### DATA BLOCK
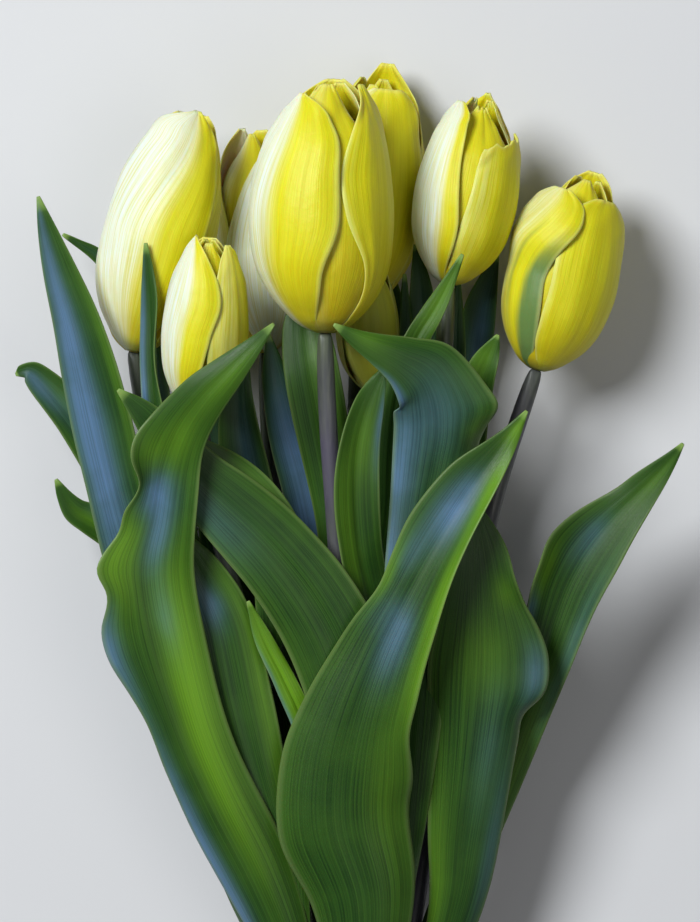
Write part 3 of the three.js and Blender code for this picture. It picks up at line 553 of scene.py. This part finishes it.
# Every tepal's place: the angle round the head in degrees, 0 facing up from the table and 90 to the
# right, and its tip's height over the head's. Then what sets it apart: how far its tip leans round,
# its margins, the slope and the raggedness of its tip, the side and the strength of its cream streaks
# with their painted sheen, from full to none across it, its green flame, whether its margins lie over
# their neighbours, how far its upper half stands out over them, a dent below its tip, and how dull and
# green it is all over, partly its own colour and partly painted shade.
HEADS = {
    "tulip_1": (
        dict(
            turn=-18, top=1.0, lean=42,
            left=(40, 52, 66, 74, 84, 92, 80, 10), right=(40, 50, 64, 70, 64, 44, 28, 6),
            over=(1, 1), cream=(-0.5, 0.5, 0.9),
        ),
        dict(turn=100, top=0.99, lean=45, left=BLUNT_EDGE, over=(-1, 0), cream=(-1.0, -0.6, 0.1)),
        dict(
            turn=-140, top=0.985, lean=-22, left=BLUNT_EDGE, right=BLUNT_EDGE, over=(0, -1),
            cream=(0.0, 1.4, 0.6),
        ),
        dict(turn=40, top=0.95),
        dict(turn=160, top=0.95),
        dict(turn=-80, top=0.94),
    ),
    "tulip_2": (
        dict(turn=22, top=0.90, lean=10, right=BLUNT_EDGE, over=(1, 1), cream=(0.1, 0.9, 1.2)),
        dict(turn=140, top=0.99, lean=20, left=BLUNT_EDGE, right=BLUNT_EDGE, cream=(-1.0, 0.0, 0.2)),
        dict(turn=-100, top=1.0, lean=-40, right=BLUNT_EDGE, cream=(0.3, 1.3, 0.8)),
        dict(turn=80, top=0.93),
        dict(turn=-160, top=0.97),
        dict(turn=-38, top=0.97, lean=15, cream=(-1.0, 0.2, 0.6)),
    ),
    "tulip_3": (
        dict(turn=-60, top=1.0, lean=12, right=(40, 50, 60, 70, 79, 56, 32, 8), cream=(0.15, 0.6, 1.0)),
        dict(turn=60, top=0.955, left=(36, 44, 50, 54, 48, 38, 24, 6), cream=(-0.5, 0.5, 0.2)),
        dict(turn=180, top=0.97, left=BLUNT_EDGE, right=BLUNT_EDGE, cream=(-1.0, 0.0, 0.3)),
        dict(turn=0, top=0.96, cream=(-1.0, 0.3, 0.2)),
        dict(turn=120, top=0.97, lean=30),
        dict(turn=-120, top=0.97, lean=-30),
    ),
    "tulip_4": (
        dict(turn=-60, top=0.93, lean=18, right=(40, 52, 62, 76, 69, 54, 34, 7), cream=(-0.2, 0.4, 0.9)),
        dict(
            turn=60, top=0.972, lean=4, left=(16, 10, 17, 37, 43, 27, 14, 5), dent=0.4,
            cream=(-1.0, -0.7, 0.15),
        ),
        dict(turn=180, top=0.995, lean=-6, left=BLUNT_EDGE, right=BLUNT_EDGE, cream=(-1.0, 0.0, 0.2)),
        dict(turn=0, top=0.97, lean=-14, left=BLUNT_EDGE, right=BLUNT_EDGE, cream=(-0.2, 0.4, 0.15)),
        dict(turn=114, top=0.98, lean=34, left=BLUNT_EDGE, right=BLUNT_EDGE, cream=(-1.0, -0.6, 0.4)),
        dict(turn=-114, top=0.97, lean=-40, left=BLUNT_EDGE, right=BLUNT_EDGE, cream=(0.4, 1.2, 0.3)),
    ),
    "tulip_5": (
        dict(
            turn=4, top=0.905, left=BLUNT_EDGE, right=(40, 50, 60, 63, 60, 55, 50, 34), over=(1, 1),
            cream=(-1.0, -0.2, 0.4),
        ),
        dict(
            turn=120, top=1.02, lean=52, left=BLUNT_EDGE, right=BLUNT_EDGE, over=(-1, 0),
            cream=(-1.0, 0.0, 0.1),
        ),
        dict(turn=-120, top=0.95, lean=-10, right=BLUNT_EDGE, over=(0, -1), cream=(-1.0, 0.0, 0.3)),
        dict(turn=60, top=0.91, lean=20, cream=(-1.0, -0.2, 0.2)),
        dict(turn=180, top=0.95),
        dict(turn=-60, top=0.92, lean=20, cream=(-1.0, 0.0, 0.4)),
    ),
    "tulip_6": (
        dict(
            turn=-60, top=0.93, lean=8, left=BLUNT_EDGE, right=(40, 50, 58, 54, 45, 38, 32, 14),
            cream=(0.35, 0.8, 1.3),
        ),
        dict(
            turn=60, top=0.765, left=(70, 68, 64, 58, 54, 52, 50, 46),
            right=(40, 52, 62, 64, 62, 60, 56, 50), slope=0.07, ragged=0.011, cream=(-1.0, -0.3, 0.2),
        ),
        dict(turn=180, top=1.0, lean=-10, cream=(-1.0, -0.3, 0.3)),
        dict(turn=0, top=0.91, left=BLUNT_EDGE, right=BLUNT_EDGE, ragged=0.01, cream=(-1.0, -0.3, 0.2)),
        dict(turn=112, top=0.95, lean=30, left=BLUNT_EDGE, ragged=0.012, cream=(-1.0, -0.5, 0.3)),
        dict(turn=-112, top=0.95, lean=-20, right=BLUNT_EDGE, ragged=0.012, cream=(0.2, 1.4, 0.3)),
    ),
    "tulip_7": (
        dict(
            turn=-80, top=0.88, lean=50, left=BLUNT_EDGE, right=(56, 64, 66, 62, 56, 44, 30, 8),
            tip_out=0.0024, over=(-1, -1), cream=(-0.2, 0.5, 0.35), green=1.0,
        ),
        dict(
            turn=40, top=0.875, left=(44, 52, 52, 50, 52, 48, 40, 22), right=BLUNT_EDGE, over=(1, 1),
            cream=(-1.0, -0.8, 0.15),
        ),
        dict(turn=160, top=1.0, lean=6, left=BLUNT_EDGE, right=BLUNT_EDGE, over=(-1, 0)),
        dict(turn=-20, top=0.95, lean=16, left=BLUNT_EDGE, cream=(-1.0, 0.0, 0.2)),
        dict(turn=100, top=0.96, lean=20, right=BLUNT_EDGE),
        dict(turn=-140, top=0.96, lean=10, left=BLUNT_EDGE),
    ),
    "tulip_8": (
        dict(turn=0, top=0.97, dull_and_shade=0.5),
        dict(turn=120, top=1.0, lean=30, dull_and_shade=0.5),
        dict(turn=-120, top=0.98, lean=-30, dull_and_shade=0.5),
        dict(turn=60, top=0.93, dull_and_shade=0.5),
        dict(turn=180, top=0.93, dull_and_shade=0.5),
        dict(turn=-60, top=0.93, dull_and_shade=0.5),
    ),
}
HEAD_BOWS = {"tulip_4": -0.0022}  # how far a head's middle bows out sideways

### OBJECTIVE
Give the listing again, word for word.

### TASK RESULT
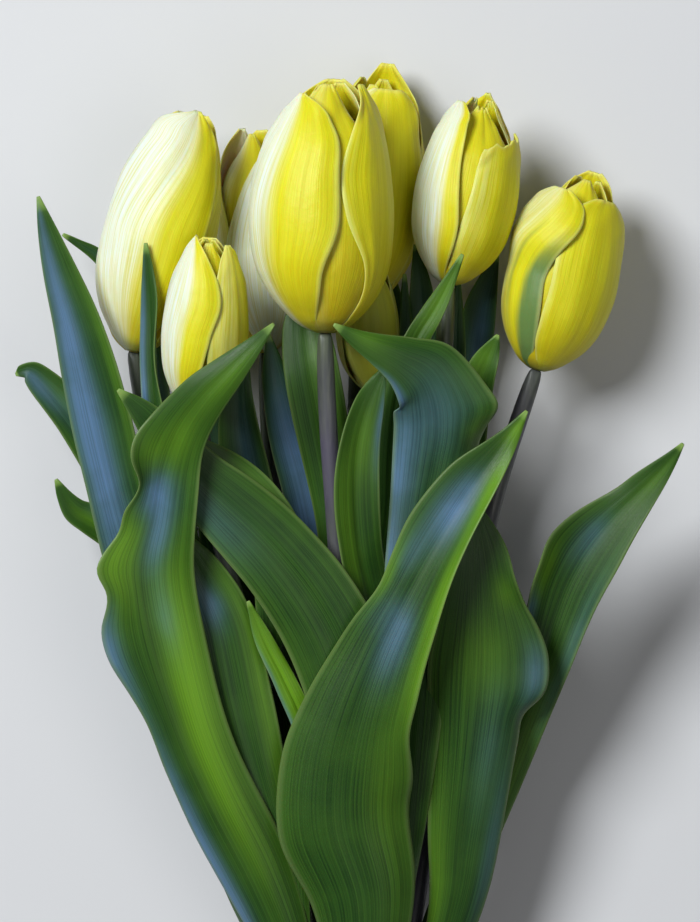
Write part 3 of the three.js and Blender code for this picture. It picks up at line 553 of scene.py. This part finishes it.
# Every tepal's place: the angle round the head in degrees, 0 facing up from the table and 90 to the
# right, and its tip's height over the head's. Then what sets it apart: how far its tip leans round,
# its margins, the slope and the raggedness of its tip, the side and the strength of its cream streaks
# with their painted sheen, from full to none across it, its green flame, whether its margins lie over
# their neighbours, how far its upper half stands out over them, a dent below its tip, and how dull and
# green it is all over, partly its own colour and partly painted shade.
HEADS = {
    "tulip_1": (
        dict(
            turn=-18, top=1.0, lean=42,
            left=(40, 52, 66, 74, 84, 92, 80, 10), right=(40, 50, 64, 70, 64, 44, 28, 6),
            over=(1, 1), cream=(-0.5, 0.5, 0.9),
        ),
        dict(turn=100, top=0.99, lean=45, left=BLUNT_EDGE, over=(-1, 0), cream=(-1.0, -0.6, 0.1)),
        dict(
            turn=-140, top=0.985, lean=-22, left=BLUNT_EDGE, right=BLUNT_EDGE, over=(0, -1),
            cream=(0.0, 1.4, 0.6),
        ),
        dict(turn=40, top=0.95),
        dict(turn=160, top=0.95),
        dict(turn=-80, top=0.94),
    ),
    "tulip_2": (
        dict(turn=22, top=0.90, lean=10, right=BLUNT_EDGE, over=(1, 1), cream=(0.1, 0.9, 1.2)),
        dict(turn=140, top=0.99, lean=20, left=BLUNT_EDGE, right=BLUNT_EDGE, cream=(-1.0, 0.0, 0.2)),
        dict(turn=-100, top=1.0, lean=-40, right=BLUNT_EDGE, cream=(0.3, 1.3, 0.8)),
        dict(turn=80, top=0.93),
        dict(turn=-160, top=0.97),
        dict(turn=-38, top=0.97, lean=15, cream=(-1.0, 0.2, 0.6)),
    ),
    "tulip_3": (
        dict(turn=-60, top=1.0, lean=12, right=(40, 50, 60, 70, 79, 56, 32, 8), cream=(0.15, 0.6, 1.0)),
        dict(turn=60, top=0.955, left=(36, 44, 50, 54, 48, 38, 24, 6), cream=(-0.5, 0.5, 0.2)),
        dict(turn=180, top=0.97, left=BLUNT_EDGE, right=BLUNT_EDGE, cream=(-1.0, 0.0, 0.3)),
        dict(turn=0, top=0.96, cream=(-1.0, 0.3, 0.2)),
        dict(turn=120, top=0.97, lean=30),
        dict(turn=-120, top=0.97, lean=-30),
    ),
    "tulip_4": (
        dict(turn=-60, top=0.93, lean=18, right=(40, 52, 62, 76, 69, 54, 34, 7), cream=(-0.2, 0.4, 0.9)),
        dict(
            turn=60, top=0.972, lean=4, left=(16, 10, 17, 37, 43, 27, 14, 5), dent=0.4,
            cream=(-1.0, -0.7, 0.15),
        ),
        dict(turn=180, top=0.995, lean=-6, left=BLUNT_EDGE, right=BLUNT_EDGE, cream=(-1.0, 0.0, 0.2)),
        dict(turn=0, top=0.97, lean=-14, left=BLUNT_EDGE, right=BLUNT_EDGE, cream=(-0.2, 0.4, 0.15)),
        dict(turn=114, top=0.98, lean=34, left=BLUNT_EDGE, right=BLUNT_EDGE, cream=(-1.0, -0.6, 0.4)),
        dict(turn=-114, top=0.97, lean=-40, left=BLUNT_EDGE, right=BLUNT_EDGE, cream=(0.4, 1.2, 0.3)),
    ),
    "tulip_5": (
        dict(
            turn=4, top=0.905, left=BLUNT_EDGE, right=(40, 50, 60, 63, 60, 55, 50, 34), over=(1, 1),
            cream=(-1.0, -0.2, 0.4),
        ),
        dict(
            turn=120, top=1.02, lean=52, left=BLUNT_EDGE, right=BLUNT_EDGE, over=(-1, 0),
            cream=(-1.0, 0.0, 0.1),
        ),
        dict(turn=-120, top=0.95, lean=-10, right=BLUNT_EDGE, over=(0, -1), cream=(-1.0, 0.0, 0.3)),
        dict(turn=60, top=0.91, lean=20, cream=(-1.0, -0.2, 0.2)),
        dict(turn=180, top=0.95),
        dict(turn=-60, top=0.92, lean=20, cream=(-1.0, 0.0, 0.4)),
    ),
    "tulip_6": (
        dict(
            turn=-60, top=0.93, lean=8, left=BLUNT_EDGE, right=(40, 50, 58, 54, 45, 38, 32, 14),
            cream=(0.35, 0.8, 1.3),
        ),
        dict(
            turn=60, top=0.765, left=(70, 68, 64, 58, 54, 52, 50, 46),
            right=(40, 52, 62, 64, 62, 60, 56, 50), slope=0.07, ragged=0.011, cream=(-1.0, -0.3, 0.2),
        ),
        dict(turn=180, top=1.0, lean=-10, cream=(-1.0, -0.3, 0.3)),
        dict(turn=0, top=0.91, left=BLUNT_EDGE, right=BLUNT_EDGE, ragged=0.01, cream=(-1.0, -0.3, 0.2)),
        dict(turn=112, top=0.95, lean=30, left=BLUNT_EDGE, ragged=0.012, cream=(-1.0, -0.5, 0.3)),
        dict(turn=-112, top=0.95, lean=-20, right=BLUNT_EDGE, ragged=0.012, cream=(0.2, 1.4, 0.3)),
    ),
    "tulip_7": (
        dict(
            turn=-80, top=0.88, lean=50, left=BLUNT_EDGE, right=(56, 64, 66, 62, 56, 44, 30, 8),
            tip_out=0.0024, over=(-1, -1), cream=(-0.2, 0.5, 0.35), green=1.0,
        ),
        dict(
            turn=40, top=0.875, left=(44, 52, 52, 50, 52, 48, 40, 22), right=BLUNT_EDGE, over=(1, 1),
            cream=(-1.0, -0.8, 0.15),
        ),
        dict(turn=160, top=1.0, lean=6, left=BLUNT_EDGE, right=BLUNT_EDGE, over=(-1, 0)),
        dict(turn=-20, top=0.95, lean=16, left=BLUNT_EDGE, cream=(-1.0, 0.0, 0.2)),
        dict(turn=100, top=0.96, lean=20, right=BLUNT_EDGE),
        dict(turn=-140, top=0.96, lean=10, left=BLUNT_EDGE),
    ),
    "tulip_8": (
        dict(turn=0, top=0.97, dull_and_shade=0.5),
        dict(turn=120, top=1.0, lean=30, dull_and_shade=0.5),
        dict(turn=-120, top=0.98, lean=-30, dull_and_shade=0.5),
        dict(turn=60, top=0.93, dull_and_shade=0.5),
        dict(turn=180, top=0.93, dull_and_shade=0.5),
        dict(turn=-60, top=0.93, dull_and_shade=0.5),
    ),
}
HEAD_BOWS = {"tulip_4": -0.0022}  # how far a head's middle bows out sideways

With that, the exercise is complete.